Trim the noodle to an appropriate length such that it can be wielded without too much bend (we cut 52-inch noodles in half to make ours). Once trimmed, use duct tape to decorate the (incoming fancy name for handle) hilt. It’s as easy as wrap and tear. Or trim with age-appropriate scissors. Or hand to mom/dad and dictate what you want.
To supplement our existing stock of standard silver duct tape, we hit Bartell’s and bought a couple rolls of Duck Brand Duct Tape. My son added red, and, my daughter, after carefully weighing several options, settled on “Mermaid”.
I also grabbed a small roll of Scotch Super 33+ Vinyl Electrical Tape for the finer details of my creation. I’m claiming self-defense.
Safety goggles and ground rules are encouraged if you have any free-swingers in your space dojo.
When in doubt…
Open the junk drawer and go at it. Paper clip animals? A spirited game of What-does-this-magnet-stick-to? Rubber band bracelets? Chip clip + dish towel capes? A round of does-it-make-dad-frown-when-we- spill-this? Just say yes. Even to the last one. You have a vacuum cleaner, right?
Whether you are cursing the weather, or your kids are sadly under it, a board game or puzzle is a fun way to pass the time, allowing you to move at a pace appropriate to the audience. It’s also a good time to take stock of what you have and whether it still needs to be in your house.
A frequent practice at our house is to start with the least played game or puzzle you have in your collection and progress towards most popular. If the interest is cold to tepid, it goes into the donation pile.
If your “keep” pile is running low, Bartell’s has a great selection of puzzles and board games for all ages. Classics like UNO, Yahtzee, Boggle and Jenga are always great rainy-day fare.

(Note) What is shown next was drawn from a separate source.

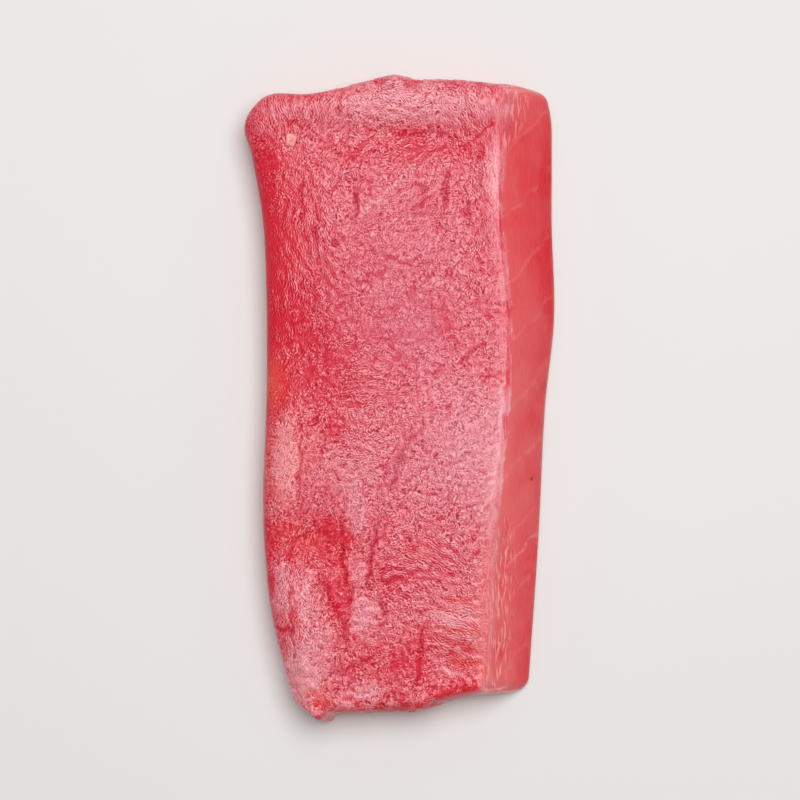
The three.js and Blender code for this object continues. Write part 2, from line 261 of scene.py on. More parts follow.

If you are looking for newer classics, they’ve got you covered there too. Kingdomino is an easy-to-learn and quick to play (~15/match) tile placement game for up to four players. The recommended age is 8+, but my 6-year-old did fine with light strategy assistance during the first couple games and point counting.
For ages 7+, Tenzi is a fast-paced, simple, but addictive dice game where you try to be the first to match the numbers on all of your dice. It also has a ton of play variations that will keep it fresh and replayable for a long while.
Looking to amplify your street cred by, like, a million? Pick up some Pokémon cards! From preconstructed decks (you should probably start here) to booster packs (random cards from which you can supplement your deck), Bartell’s has what you need to start, build and protect your soon-to-be-growing collection. Although each deck contains a rulebook, here’s a quick tutorial that’ll help if you are starting from scratch. One quick note: selection of Pokémon cards can vary significantly by location, so use our store locator page to check the selection at your favorite Bartell’s.
Rain or shine, the important thing is to get on the ground, or around the table, and squeeze as much kid time as you can from every opportunity. As a parent, you know they grow up so, so fast, and the kid you have today might not be, developmentally, the same one you’ll have next month. Enjoy the stage they’re at now and strap yourself in for the next one.